Si la deuxième partie est au coeur de l’ouvrage, la 4 e Pythique est, elle, au coeur de cette partie (p. 109 à 156), avec son jeu éblouissant sur la chronologie et sur la « manipulation », au sens propre et figuré, d’une motte de terre symbolique, provenant du lac Triton en Libye – cette motte de terre entraîne d’ailleurs un détour vers Apollonios de Rhodes –. Au terme de l’étude, pris par une sorte de vertige, on ne sait plus quelle est l’origine de la cité libyenne, tant les textes présentent d’événements et de personnages aptes à revendiquer ce statut : la motte de terre donnée à Euphémos et la prédiction de Médée aux Argonautes au début de la 4 e Pythique, la nymphe Cyrène victorieuse d’un lion dans les monts du Pélion grecque et la convoitise d’Apollon dans la 9e, ou l’autre nymphe appelée Libyé, chargée de la transplantation de la motte de terre devenue l’île de Théra en Libye (p.130-131) par union du principe féminin avec le principe masculin incarné par Battos, mais aussi comme symbole à la fois d’autochtonie et du voyage collectif qu’est la colonisation. Sa valeur symbolique dans la 4e Pythique se transmet et transforme chez Apollonios : « … dans la perspective de la légende argonautique, le récit de fondation – qui prend fin, on l’a vu, avec la création de Théra – a pour origine le don de la motte merveilleuse et non pas le rapt de Cyréné par Apollon. Mais compte avant tout la quadruple interprétation sémantique dont la motte divine est l’enjeu. On y retrouve les figures minérales, végétales et humaines : organisées en isotopies non plus entrelacées comme chez Pindare, mais réparties sur les quatre niveaux interprétatifs distingués, elles sont focalisées sur le thème de la génération » (p. 154).
La part symbolique essentielle (voir le sous-titre de l’ouvrage) à la création d’une colonie se perçoit dans les textes poétiques à travers le luxe des images, mais elle apparaît aussi dans la perspective historico-géographique d’Hérodote et dans le « double mémorial » que constitue le passage d’une inscription cyrénéenne appelée « Serment des fondateurs » (p. 200-236 et 236-241), en particulier à travers le rôle de l’oracle delphique, prescripteur des voyages colonisateurs et des unions matrimoniales entre populations d’origines diverses : les descendants des Argonautes et des Lemniennes réfugiés à Sparte unis à des femmes spartiates, marginalisés à Sparte, se réfugient sur le Taygète après un épisode très romanesque de prison dont ils sortent grâce à un échange de vêtements avec leurs épouses, filles de citoyens.
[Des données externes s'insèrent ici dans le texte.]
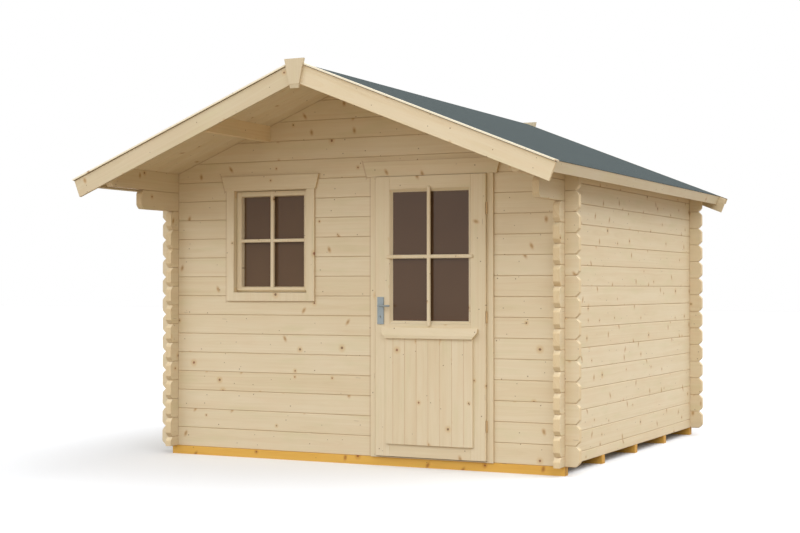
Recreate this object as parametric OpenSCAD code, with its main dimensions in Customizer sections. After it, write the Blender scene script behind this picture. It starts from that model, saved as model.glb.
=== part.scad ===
// Log-built garden house with a gable roof, a glazed door and one window.
// X runs along the front, +Y from the front to the back, +Z up.
// The origin is the centre of the footprint, on the ground. Millimetres.

/* [House] */
// Width of the log walls, outside to outside
house_w = 3000; // [2400:10:4200]
// Depth of the log walls, outside to outside
house_d = 3000; // [2400:10:4200]
// Full log courses up to the eaves
courses = 14; // [14:1:17]
// Height of the roof's underside over the last full course, at the wall's outer face
eaves_rise = 55; // [45:1:80]

/* [Logs] */
// Height of one log course
log_h = 135; // [130:1:145]
// Thickness of a log
log_t = 44; // [34:1:70]
// Length of a log end beyond the crossing wall
log_end = 95; // [70:1:140]
// Depth of the bevelled corners of a log end
end_bevel_in = 29; // [10:1:34]
// Height of the bevelled corners of a log end
end_bevel_up = 30; // [10:1:33]
// Edge chamfer that makes the groove between two courses
log_groove = 4; // [2:0.5:8]
// Reach of the lower corbel log in front of the front wall
corbel_reach = 450; // [200:10:600]

/* [Foundation and floor] */
// Height of a foundation beam
beam_h = 58; // [40:1:100]
// Width of a foundation beam
beam_w = 60; // [40:1:100]
// Number of foundation beams
beam_count = 5; // [3:1:7]
// Thickness of the floor boards
floor_t = 18; // [12:1:28]

/* [Roof] */
// Pitch of the roof in degrees
roof_angle = 21.8; // [15:0.1:30]
// Overhang of the roof boards in front of the front wall
front_overhang = 800; // [500:10:1000]
// Overhang of the roof boards behind the rear wall
rear_overhang = 180; // [120:10:400]
// Overhang of the roof beyond each side wall
side_overhang = 245; // [160:5:320]
// Thickness of the roof boards
roof_board_t = 18; // [15:1:26]
// Thickness of the roofing felt
felt_t = 3; // [2:0.5:6]
// Depth of a barge board
barge_h = 118; // [90:1:160]
// Thickness of a barge board
barge_t = 20; // [15:1:28]
// Depth of an eaves board
eaves_h = 70; // [40:1:100]
// Thickness of an eaves board
eaves_t = 18; // [12:1:28]
// Reach of the barge boards past the eaves boards, down the slope
barge_past = 60; // [0:5:100]
// Width of the strip that covers the felt along the verge
strip_w = 45; // [30:1:60]
// Thickness of the cover strip
strip_t = 10; // [6:1:16]
// Reach of the cover strip past the face of the barge board
strip_out = 12; // [2:1:14]
// Reach of the cover strip past the foot of the barge board
strip_past = 5; // [2:1:14]
// Width of the apex board at its top
apex_top_w = 142; // [100:1:180]
// Width of the apex board at its foot
apex_foot_w = 60; // [40:1:90]
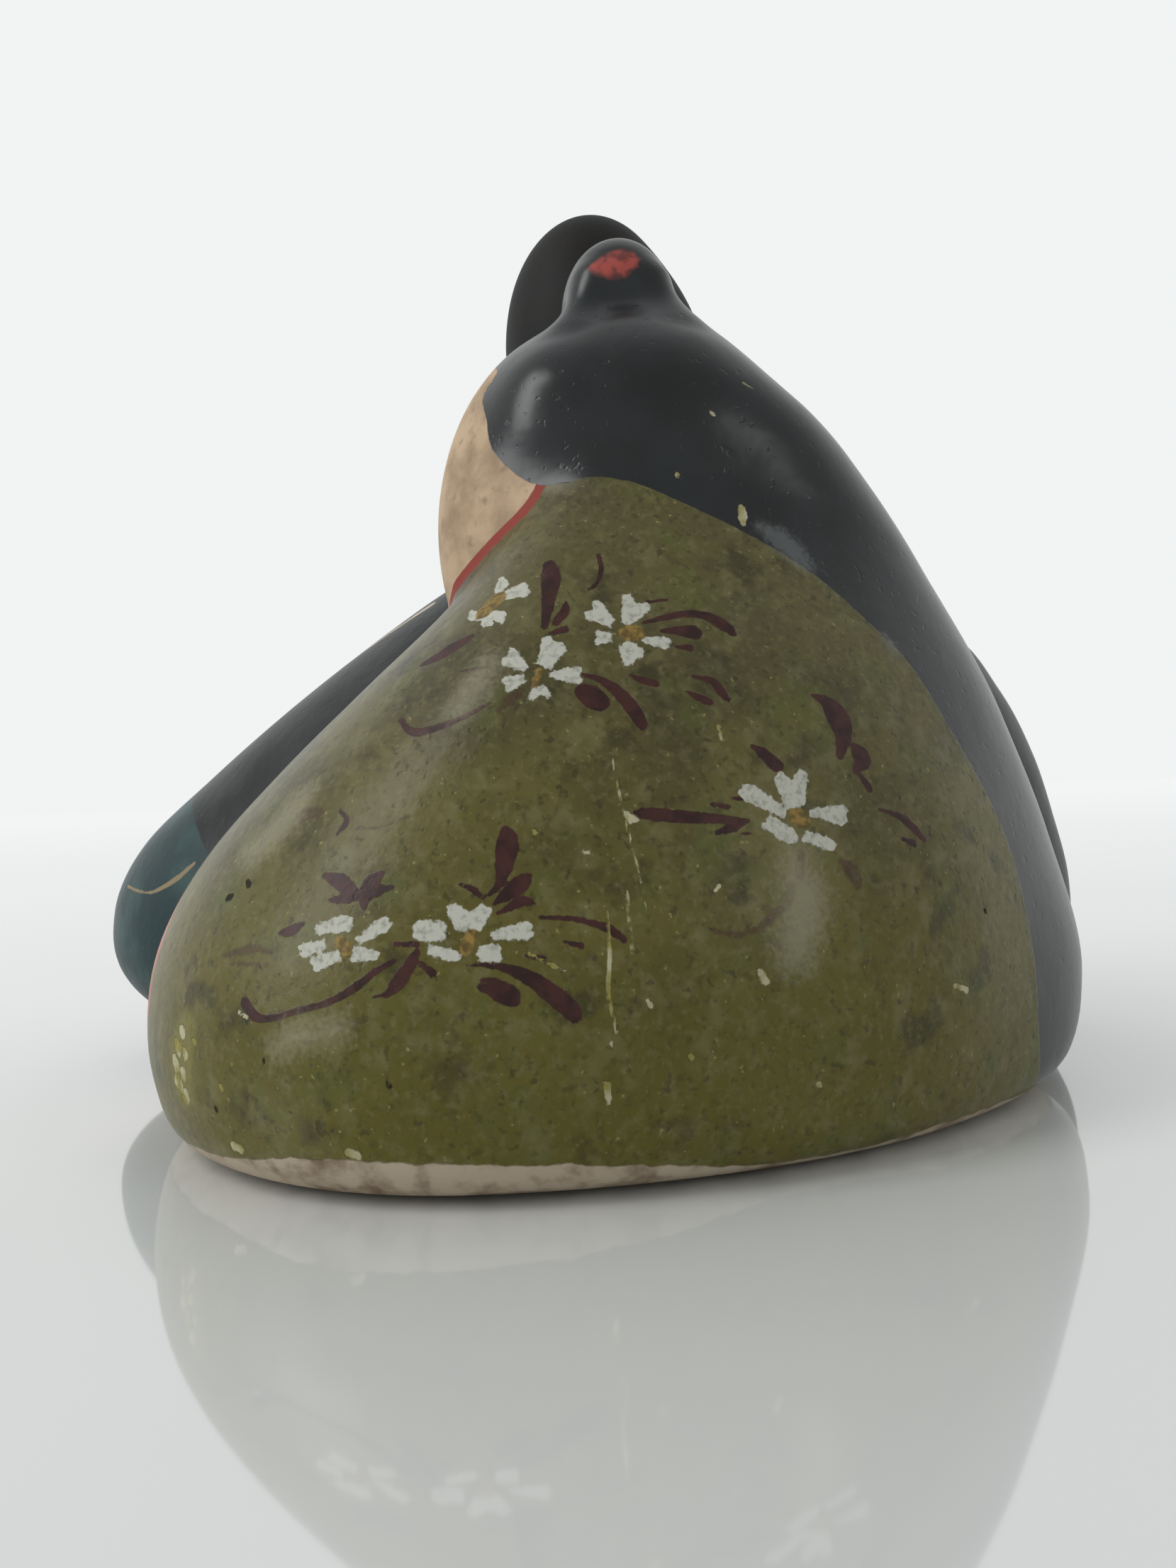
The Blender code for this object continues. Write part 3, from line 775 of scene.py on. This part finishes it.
def paint_fields(places, all_marks):
    """For each painted area, how far each point is inside its edge, in pattern millimetres."""
    x, y, z = places.T
    robe, face, hair = lady_parts(places)
    his_robe, his_face, his_hair = lord_parts(places)
    his = np.minimum(np.minimum(robe, face), hair) - np.minimum(np.minimum(his_robe, his_face), his_hair)
    painted = np.clip((x - PAINTED_FROM[0]) / (PAINTED_FROM[1] - PAINTED_FROM[0]), 0, 1)
    painted = painted * np.clip((TEMPLE[1] - z) / (TEMPLE[1] - TEMPLE[0]), 0, 1)
    combed = np.minimum(robe, face) - hair
    combed = combed + painted * (beside_line(places[:, 1:], HAIR_EDGE) - combed)
    bared = robe - face
    bared = bared + painted * (beside_line(places[:, 1:], FACE_EDGE) - bared)
    fringe = np.minimum(-in_ovals(x, z, LADY_FOREHEAD), z - FOREHEAD_FROM)
    his_fringe = np.minimum(-in_ovals(x, z, LORD_FOREHEAD), z - FOREHEAD_FROM)
    front = np.clip(FRONT_FROM - y, -FIELD_REACH, FIELD_REACH)
    low_edge = smooth_value(y, FOOT_PLACE, FOOT_EDGE)
    share = np.clip(x / FOOT_SHARED_TO, 0, 1)
    fields = {
        "lord": his,
        "face": np.where(his > 0, np.minimum(his_robe, his_hair) - his_face,
                         np.minimum(bared, hair - face + painted)),
        "hair": np.where(his > 0, np.maximum(np.minimum(his_robe, his_face) - his_hair, his_fringe),
                         np.maximum(combed, fringe)),
        "collar": np.where(his > 0, his_robe - his_face, bared) + COLLAR_WIDTH,
        "foot": LORD_FOOT_EDGE + (low_edge - LORD_FOOT_EDGE) * share - z,
        "sleeve_mouth": np.minimum(in_ovals(x, z, LADY_SLEEVE_MOUTHS), front),
        "his_sleeve": np.minimum(in_ovals(x, z, LORD_SLEEVE_MOUTHS), front),
    }
    for name, strokes in all_marks.items():
        field = np.full(len(places), -FIELD_REACH)
        for stroke in strokes:
            spots = np.concatenate([stroke.line, stroke.edges])
            middle = spots.mean(0)
            reach = np.linalg.norm(spots - middle, axis=1).max() + FIELD_REACH
            near = np.linalg.norm(places - middle, axis=1) < reach
            if near.any():
                field[near] = np.maximum(field[near], stroke.inside(places[near]))
        fields[name] = field
    return fields


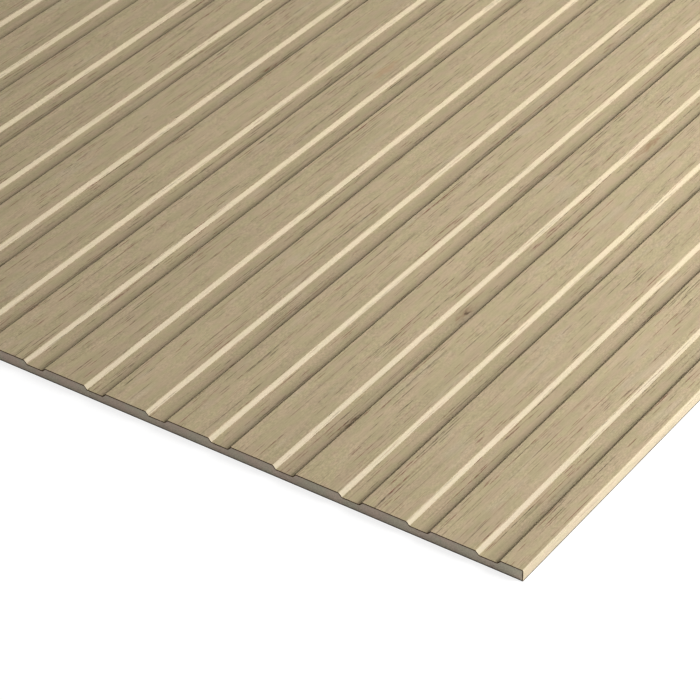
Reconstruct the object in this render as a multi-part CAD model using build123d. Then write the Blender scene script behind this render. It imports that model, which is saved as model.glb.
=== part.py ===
from build123d import *
import math
import os

# A veneered slat panel, the board that lines a wall or a ceiling with the look of separate slats.
# It is one fibreboard with shallow grooves, a veneer wrapped over the grooved face and down both long
# edges, and a balancing veneer on the back. Sizes are in millimetres.
# X runs across the slats, Y along them, and Z up from the back of the panel, whose middle is the origin.

# The finished panel, in a size that such boards are sold in
panel_width = 1200.0
panel_length = 2400.0

# The three layers, from the back up
backing_thickness = 0.8
core_thickness = 7.0
face_thickness = 0.8

# One slat and its groove, measured on the finished face
groove_pitch = 50.0
groove_floor_width = 12.5
groove_depth = 2.5
bevel_angle = 45.0

# The eased corners: the core's outer corners, and the finished inner corners at the foot of a bevel
arris_radius = 0.2
groove_foot_radius = 0.4

# Heights above the back
core_base = backing_thickness
core_top = core_base + core_thickness
face_top = core_top + face_thickness

# The grooves stand symmetrically about the panel's middle, so that each long edge is half a slat
groove_count = math.floor(panel_width / groove_pitch)
groove_centres = [(index - (groove_count - 1) / 2) * groove_pitch for index in range(groove_count)]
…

C. Calame analyse ces situations récurrentes en termes sémiotiques de manque, manipulation et compétence, puis performance, et nouvelle situation de manque Théras, fondateur de Théra (Santorin), est d’origine thébaine, descendant de Polynice à la cinquième génération, et l’oncle maternel des deux Héraclides à l’origine des deux familles royales de Sparte. Le premier récit d’Hérodote suit une tradition spartiate. Ensuite le rattachement de l’histoire de Théra à cette tradition s’interrompt et se confond avec la légende de fondation de Cyrène, en suivant le même schéma sémiotique dans lequel l’oracle ou les Théréens eux-mêmes assument le rôle de Destinateur. Le caractère symbolique de nombreux détails rappelle celui qui a été remarqué chez les poètes : ainsi pour le nom du fondateur de Cyrène, Battos, et son bégaiement : son nom reçoit une interprétation différente dans sa langue d’origine (proche d’une onomatopée imitant son défaut) et dans celle des Cyrénéens, « roi », et l’épisode de rencontre avec un lion, par lequel il guérit de son bégaiement, rappelle le combat de la nymphe Cyréné avec un lion qui selon Pindare séduisit (ailleurs, dans la région du Pélion) le dieu Apollon : la répétition d’éléments comparables semble tisser un lien entre les différents espaces de la légende et utilise un « jeu linguistique » : « Le logos hérodotéen … ne se contente pas d’inscrire la transformation du bègue en souverain dans son nom propre, en la plaçant sous le contrôle de Delphes ; mais, par le jeu de la traduction, il fait de cette transformation politique une sorte de reconnaissance indigène » (p. 218).
Après cette grande partie centrale qui, sous le titre « La fondation narrative de Cyrène », va de Pindare à Callimaque et Apollonios en passant par Hérodote et l’inscription mentionnée, une brève troisième partie s’attache à « l’Homère de Strabon » puis à « Platon et la fiction » à propos de l’Atlantide.
Pourvu d’une bibliographie clairement articulée en deux parties, « mythe, mythologie et histoire » d’une part, « Cyrène, Pindare, Hérodote et les légendes de colonie », et d’un index des noms propres (anciens et modernes les plus importants), l’ouvrage est une référence indispensable non seulement sur la cité de Cyrène, mais sur le processus symbolique dont il montre les rebonds successifs dans les textes qui évoquent cette fondation coloniale exemplaire.
Françoise Létoublon
[[1]]1. Près de Ben Ghazi, région qui a été de première importance dans la libération récente du pays de la dictature exercée par Khadafi.